Les photos de la « résidence d’été de Groet » sont un très bel exemple de ces sujets qui se donnent à voir. On en dira autant de toutes les photos d’architecture ? On dira que, justement, l’avantage d’un bâtiment, est qu’il n’oppose aucune objection à la photo qui va être prise. Il serait soumis et s’offrirait à la photo comme la bûche à la flambée.

Les photos d’architecture ne sont pas une lutte entre le regard et la matière, mais un débat entre lumière et regard. Le regard contraint la lumière à parler des formes, des volumes, des perspectives et à se servir des ombres pour ponctuer son discours et lui donner tonalité et rythme.  Les photos en contre-plongée des rues de Budapest depuis un toit, ou dans quelque jardin, du haut d’une échelle, appellent le sujet de la photographe, rue, croisement, couple assis ou petits bohémiens musiciens, à ne pas se manifester et à laisser la lumière parler, à surprendre les formes noires qu’elle modèle, ou les brillances qu’elle pose, sur l’eau, le métal et les yeux : « l’escalier dans l’immeuble d’une compagnie d’assurance » est topique de ce travail de la lumière qui offre l’objet, sans commentaires.  

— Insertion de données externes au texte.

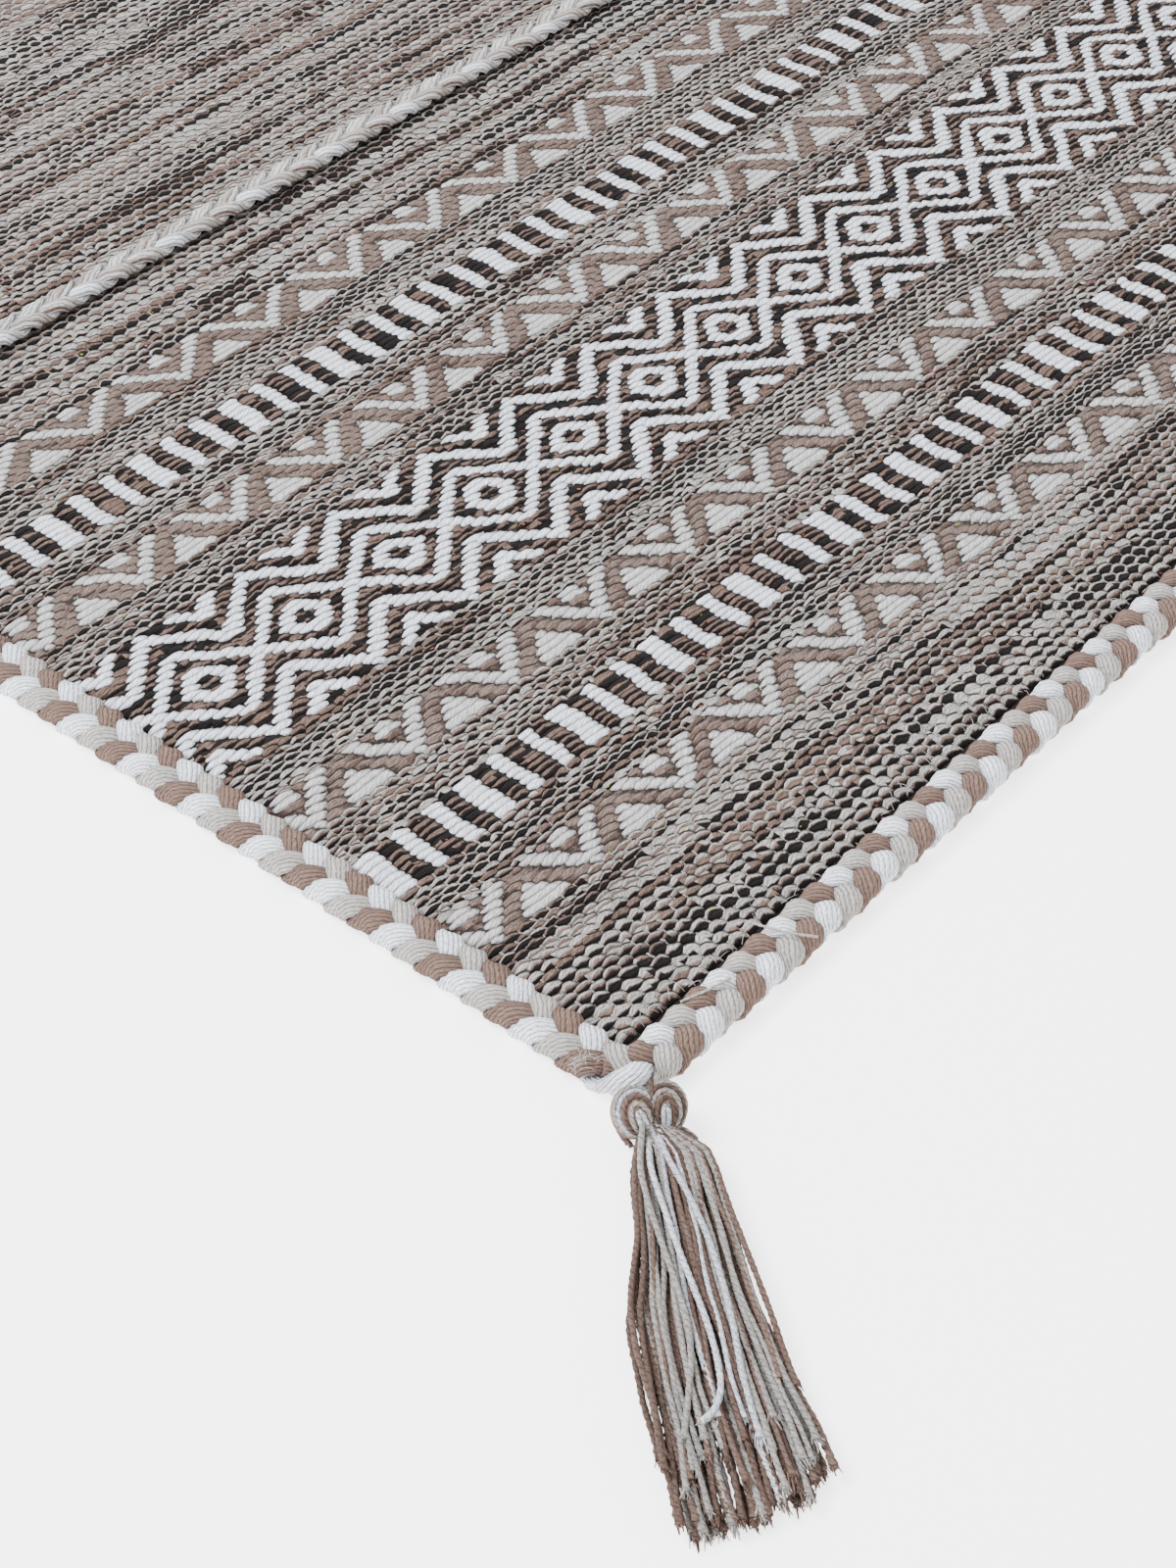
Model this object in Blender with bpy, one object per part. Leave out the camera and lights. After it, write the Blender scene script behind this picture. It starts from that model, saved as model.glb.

Ce sens très particulier du regard n’est pas un dépouillement, ni ne se traduit par une élimination des sentiments.  Les photographies de personnages sont à mille lieux d’une recherche psychologique, mais à force de ne demander aux corps, dénudés ou non, et aux visages, que ce qu’ils sont, à force de ne pas installer ses propres affections et antipathies dans son travail, Eva Besnyö, fait venir à la pellicule,  personnes et personnalités, telles qu’elles se donnent à voir. La photo du Peintre Charley Thoorop est emblématique de ce travail à partir d’un œil absolu. Pas d’émotions ? Purs objets de lumière ? « Mariage de Rachel et d’Eddie » contredit ces fausses conclusions : sérénité, douceur, paix viennent à la rencontre du « regardeur ». L’œil absolu, c’est ça : laisser venir ce qui importe pour le donner à voir, à reconnaître et, si on le pense nécessaire, à s’y reconnaître.